New paradigm of GPCR signalling at intracellular sites in metabolic diseases

Aims: To investigate the involvement of GPCR signalling at intracellular sites in the regulation of adipocyte metabolism and its potential exploitation for the pharmacological therapy of metabolic diseases.

Background: Complex metabolic diseases are a major cause of morbidity and mortality, mainly due to cardiovascular complications. Adipose tissue functions as energy store and is a major regulator of energy expenditure, food intake and insulin sensitivity. Thus, a better knowledge of the mechanisms implicated in adipocyte regulation will be crucial to develop innovative therapies for metabolic diseases. G-proteincoupled receptors (GPCRs) play fundamental roles in the control of adipocyte metabolism1. Recent studies by our and other groups have revealed that GPCRs signal not only at the cell surface, as previously thought, but also at intracellular sites, such as early endosomes or the Golgi/trans-Golgi network2-5. This new concept is revolutionizing our understanding of GPCR biology and might provide new strategies to treat diabetes, obesity and other complex diseases.

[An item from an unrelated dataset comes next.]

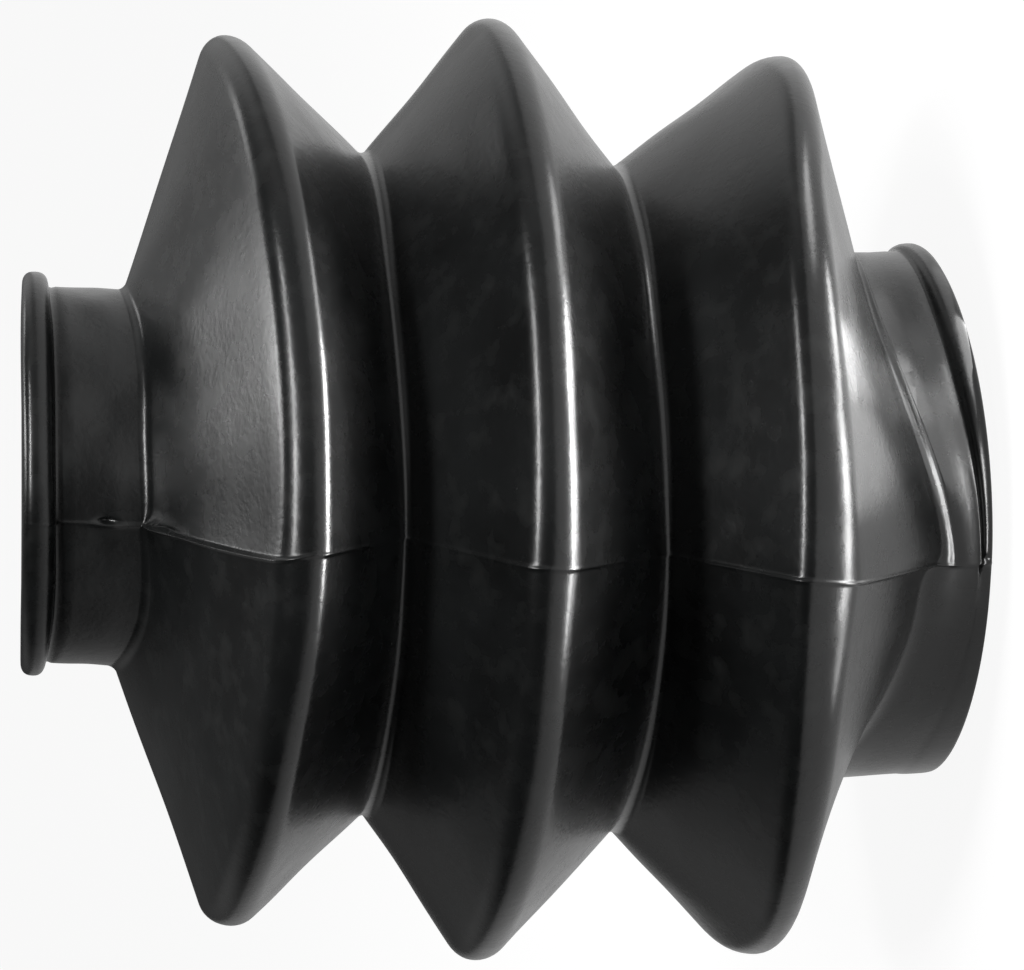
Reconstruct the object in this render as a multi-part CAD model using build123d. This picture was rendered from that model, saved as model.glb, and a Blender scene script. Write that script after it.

Hypothesis: the central hypothesis of this project is that GPCR signalling at intracellular sites plays an important role in the regulation of adipocyte metabolism and that its pharmacological modulation might be used to elicit specific therapeutic effects.

Experimental methods: Experiments will be performed in the murine 3T3-L1 adipocyte cell line as well as in primary mouse adipocytes (WAT/BAT) differentiated in vitro7-9. Advanced microscopy methods that are well established in our labs, such as fluorescence resonance energy transfer (FRET), fluorescence correlation spectroscopy (FCS) and single-molecule microscopy, will be used to investigate the kinetics and subcellular location of GPCR signaling10-12. In particular, we will use FRET sensors tethered to different subcellular compartments (plasma membrane, cytosol, Golgi/TGN, mitochondria, nucleus)5. In addition, we will use primary adipocytes isolated from transgenic mice expressing of a cAMP FRET sensor2. Receptor internalization will be inhibited pharmacologically (dynasore, Dyngo-4a) or with a dominant-negative dynamin mutant (K44A). Fluorescent markers will be employed to identify the subcellular compartments where GPCR signalling is occurring5. As a complementary approach, we will use cell fractionation and standard assays to measure ligand binding, G-protein activation or enzymatic activity (e.g. adenylyl cyclase) in subcellular fractions (plasma embrane, cytosol, mitochondria, etc.). Energy and metabolic pathway usage (e.g. lipogenesis, lipolysis) will be assessed using a range of analytical methods including high-resolution mitochondrial respiration (Oroboros), seahorse technology, targeted lipidomics and metabolic tracing.

Research plan: We will initially focus on the long-chain free fatty acid receptor GPR120 and the hydroxycarboxylic acid receptor 2 (HCA2), which have antilipolytic effects and are emerging pharmacological targets for metabolic diseases1. First, we will investigate the kinetics and subcellular location of the Gi/o and Gq responses induced by receptor activation in 3T3-L1 cells and mouse primary adipocytes. Subsequently, we will evaluate the effect of inhibiting receptor internalization on the kinetics and spatial dynamics of these events. In parallel, we will perform trafficking experiments in living cells, combined with superresolution microscopy (dSTORM) in fixed cells to study the subcellular localization
and trafficking of receptors, G-proteins and effectors in adipose cells. In addition, we will evaluate the contribution of cell surface vs. intracellular receptor signalling on adipocyte metabolic parameters, including lipolysis and oxygen consumption. Finally, we will compare a panel of new synthetic receptor agonists in their ability to induce signalling at intracellular sites as well as to modulate adipocyte metabolism.